**Written instruction**. Repeat everything from the line holding "build_housing()" to the line holding "bpy.context.scene.collection.objects.link(empty)", inclusive, exactly. Leave out the rest.
── Data excerpts ──
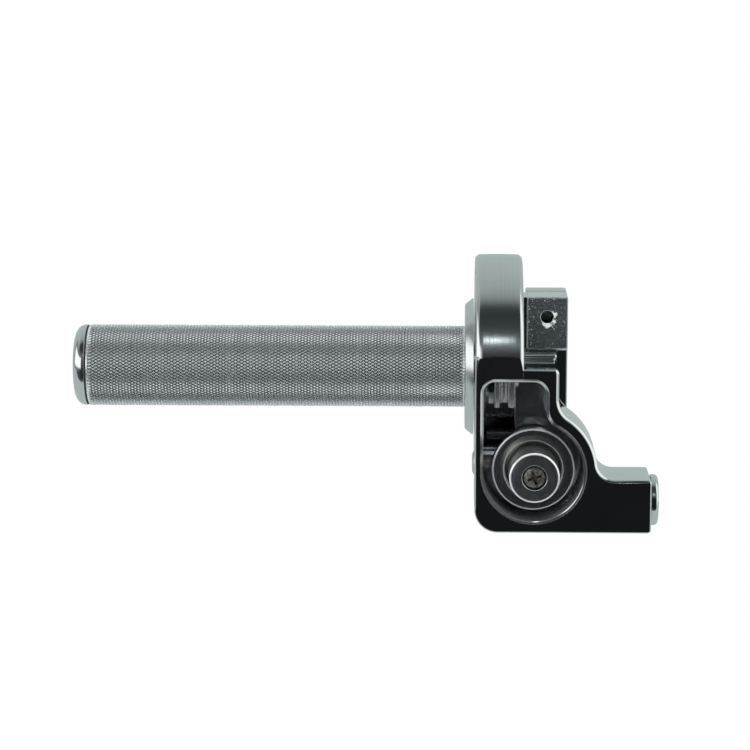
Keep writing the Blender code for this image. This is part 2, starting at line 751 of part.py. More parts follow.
def build_pulley_screw():
    """Screw with a cross recess of two slots."""
    screw = pulley_turned("pulley_screw", PULLEY_SCREW, steps=32)
    length, width = 2.1, 0.42  # half sizes of a slot
    corners = ((-length, -width), (length, -width), (length, width), (-length, width))
    for i, turn in enumerate((18.0, 108.0), 1):
        cosine, sine = math.cos(math.radians(turn)), math.sin(math.radians(turn))
        slot = [(cosine * x - sine * z, sine * x + cosine * z) for x, z in corners]
        cut(screw, helper_plate(f"cross_slot_{i}", slot, "Y", -47.0, -43.9, at=PULLEY_AT))
    finish(screw, STEEL)


def build_pulley_wheel():
    bore, recess, recess_floor = 5.05, 9.3, 29.0
    profile = [
        (PULLEY_REAR, bore),
        (PULLEY_REAR, PULLEY_REAR_RADIUS - 0.2),
        (PULLEY_REAR + 0.4, PULLEY_REAR_RADIUS),
        (22.3, PULLEY_REAR_RADIUS),
        (23.6, GROOVE_RADIUS + 0.4),
        (24.0, GROOVE_RADIUS),
        (25.2, GROOVE_RADIUS),
        (25.6, GROOVE_RADIUS + 0.4),
        (27.1, PULLEY_RADIUS),
        (PULLEY_FRONT - 0.5, PULLEY_RADIUS),
        (PULLEY_FRONT, PULLEY_RADIUS - 0.5),
        (PULLEY_FRONT, recess + 0.3),
        (PULLEY_FRONT - 0.3, recess),
        (recess_floor, recess),
        (recess_floor, bore),
    ]
    finish(pulley_turned("pulley_wheel", profile, steps=48), POLISHED)


def build_pulley_rings():
    # name, clearance round the shank, outer radius, rear and front as -y, finish
    for name, gap, outer, rear, front, base in (
        ("pulley_bush", 0.05, 5.0, 20.3, 29.1, BRONZE),
        ("pulley_washer_front", 0.1, 7.2, 29.25, 29.85, STEEL),
        ("pulley_washer_rear", 0.1, 7.2, 19.3, 20.1, STEEL),
    ):
        inner = SHANK_RADIUS + gap
        finish(ring(name, inner, outer, rear, front, 28, axis="Y", at=PULLEY_AT), base)


# ---------------------------------------------------------------- keeper screw
# (x, radius) profile, from the domed head to the thin tip
KEEPER_SCREW = [
    (-0.75, 0.0), (-0.75, 2.6), (-0.4, 3.6), (0.3, 4.25), (0.7, 4.35), (1.05, 4.35),
    (1.05, 2.5), (5.2, 2.5), (5.7, 1.9), (5.7, 1.2), (8.3, 1.2), (8.6, 0.9), (8.6, 0.0),
]


def build_keeper():
    keeper = turned("keeper_screw", KEEPER_SCREW, steps=24, at=KEEPER_AT)
    cut_hex_socket(keeper, "keeper_socket", 1.7, "X", -2.0, 0.7, KEEPER_AT)
    finish(keeper, STEEL)


# ---------------------------------------------------------------- cable adjuster
def build_adjuster():
    """Hollow adjuster in the end of the arm, with a liner in its narrow bore."""
    left, radius = ADJUSTER_LEFT, ADJUSTER_RADIUS
    head_left, head_right = ADJUSTER_HEAD_LEFT, ADJUSTER_HEAD_RIGHT
    head = ADJUSTER_HEAD_RADIUS
    bore, mouth, mouth_depth = 2.3, 3.5, 10.0
    profile = [
        (left, bore),
        (left, radius - 0.5),
        (left + 0.5, radius),
        (head_left, radius),
        (head_left, head - 0.2),
        (head_left + 0.2, head),
        (head_right - 1.2, head),
        (head_right - 0.35, head - 0.35),
        (head_right, head - 1.2),
        (head_right, mouth + 0.4),
        (head_right - 0.4, mouth),
        (head_right - mouth_depth, mouth),
        (head_right - mouth_depth, bore),
    ]
    finish(turned("cable_adjuster", profile, steps=36, at=ADJUSTER_AT), POLISHED)
    finish(ring("adjuster_liner", 1.3, 2.2, 38.5, 51.0, steps=24, at=ADJUSTER_AT), PLASTIC)


build_housing()
build_cover()
build_tube()
build_end_cap()
build_flange()
build_tube_bushes()
build_drum()
build_thrust_washers()
build_clamp()
build_pulley_hub()
build_pulley_screw()
build_pulley_wheel()
build_pulley_rings()
build_keeper()
build_adjuster()
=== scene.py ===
"""Looks of a motorcycle-style throttle grip: a knurled tube, a collar with a cable drum, and a box with a cable pulley.

Lengths are in millimetres until they go into a mesh. x runs right, along the bar, from the collar's left face; y runs
back and z up from the bar's axis. The frame's origin is the middle of the grip's left end face, GRIP_END to the left
of the collar, and the camera looks from the front (-y).
"""

import math

import bmesh
import bpy
from mathutils import Matrix, Vector


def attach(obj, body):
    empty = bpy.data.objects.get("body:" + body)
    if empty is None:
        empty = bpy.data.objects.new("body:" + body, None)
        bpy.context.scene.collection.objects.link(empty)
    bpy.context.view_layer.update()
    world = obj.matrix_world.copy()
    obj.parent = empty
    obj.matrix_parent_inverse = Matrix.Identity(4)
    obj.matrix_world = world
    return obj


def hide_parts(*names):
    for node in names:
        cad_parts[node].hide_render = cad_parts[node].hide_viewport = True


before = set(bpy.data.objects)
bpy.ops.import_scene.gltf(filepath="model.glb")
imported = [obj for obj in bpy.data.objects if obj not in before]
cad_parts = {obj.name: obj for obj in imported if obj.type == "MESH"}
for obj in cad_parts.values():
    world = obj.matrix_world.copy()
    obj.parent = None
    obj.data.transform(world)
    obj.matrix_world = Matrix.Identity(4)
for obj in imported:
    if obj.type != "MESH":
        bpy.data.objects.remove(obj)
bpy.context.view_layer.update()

# ================================================================ dimensions
# _R is a radius; _X0 and _X1 are left and right ends; _Y and _Z are places from the bar's axis
MM = 0.001
GRIP_END = 133.0
FINE = 2  # multiplies the facets of curves

BAR_R = 11.1
BORE_R = BAR_R + 0.15
TUBE_R, TUBE_IN_R, SPIGOT_R = 13.5, 12.1, 13.0
KNURL_X0, KNURL_X1 = -128.2, -3.1
KNURL_FLOOR_R = TUBE_R - 0.36
SPIGOT_END = 13.2

COLLAR_R, COLLAR_X0, COLLAR_X1, COLLAR_RIM = 37.4, 0.2, 15.6, 1.35
CAVITY_R, CAVITY_X0, CAVITY_X1 = 33.5, 2.5, 13.4
COVER_R = CAVITY_R + 0.4
COVER_SCREW_ANGLES, COVER_SCREW_RING = (20.0, 95.0, 148.0, 285.0), 31.0

FRONT_Y, BOX_BACK_Y = -36.2, -14.0
BOX_RIGHT, LEDGE_Z, BOX_BOTTOM = 26.9, 5.2, -48.3
ARM_TOP, ARM_END, CORNER_R = -30.9, 57.0, 7.5
RIM, LOW_RIM = 0.95, 0.38  # the front rim is broad above and on the right, narrow left and below

PULLEY_X, PULLEY_Z = 19.0, -28.3
SHOULDER_R, WINDOW_R, WINDOW_TOP, WINDOW_RIGHT = 20.6, 17.2, 2.0, 23.8
REBATE_W, REBATE_D, FLOOR_Y = 1.0, 0.6, -19.0  # sloping bevel of the window, and its floor
# heights on the pulley post run forwards from the bar's axis
PULLEY_REAR, PULLEY_FRONT, HUB_FRONT = 21.3, 31.9, 45.2
PULLEY_R, PULLEY_REAR_R, GROOVE_R = 13.4, 12.4, 9.6
HUB_R, SHANK_R = 8.1, 3.9
POST = (PULLEY_X, 0, PULLEY_Z)

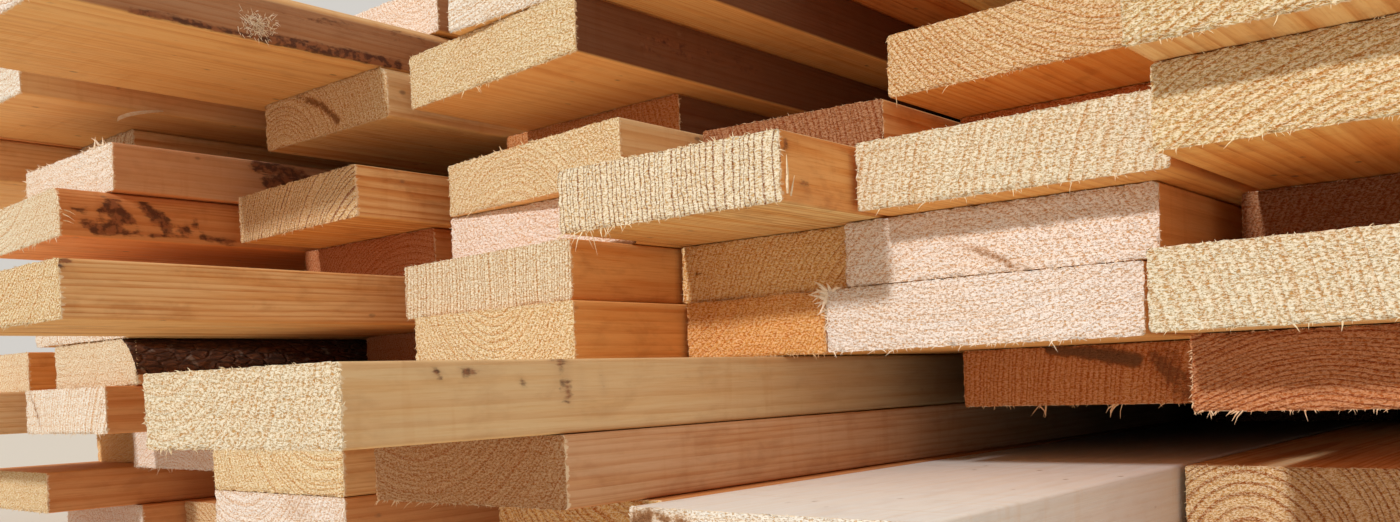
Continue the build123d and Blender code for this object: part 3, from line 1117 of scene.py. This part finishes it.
───
**Solution to this exercise**.
build_housing()
build_cover()
build_tube()
build_end_cap()
build_flange()
build_tube_bushes()
build_drum()
build_thrust_washers()
build_clamp()
build_pulley_hub()
build_pulley_screw()
build_pulley_wheel()
build_pulley_rings()
build_keeper()
build_adjuster()
=== scene.py ===
"""Looks of a motorcycle-style throttle grip: a knurled tube, a collar with a cable drum, and a box with a cable pulley.

Lengths are in millimetres until they go into a mesh. x runs right, along the bar, from the collar's left face; y runs
back and z up from the bar's axis. The frame's origin is the middle of the grip's left end face, GRIP_END to the left
of the collar, and the camera looks from the front (-y).
"""

import math

import bmesh
import bpy
from mathutils import Matrix, Vector


def attach(obj, body):
    empty = bpy.data.objects.get("body:" + body)
    if empty is None:
        empty = bpy.data.objects.new("body:" + body, None)
        bpy.context.scene.collection.objects.link(empty)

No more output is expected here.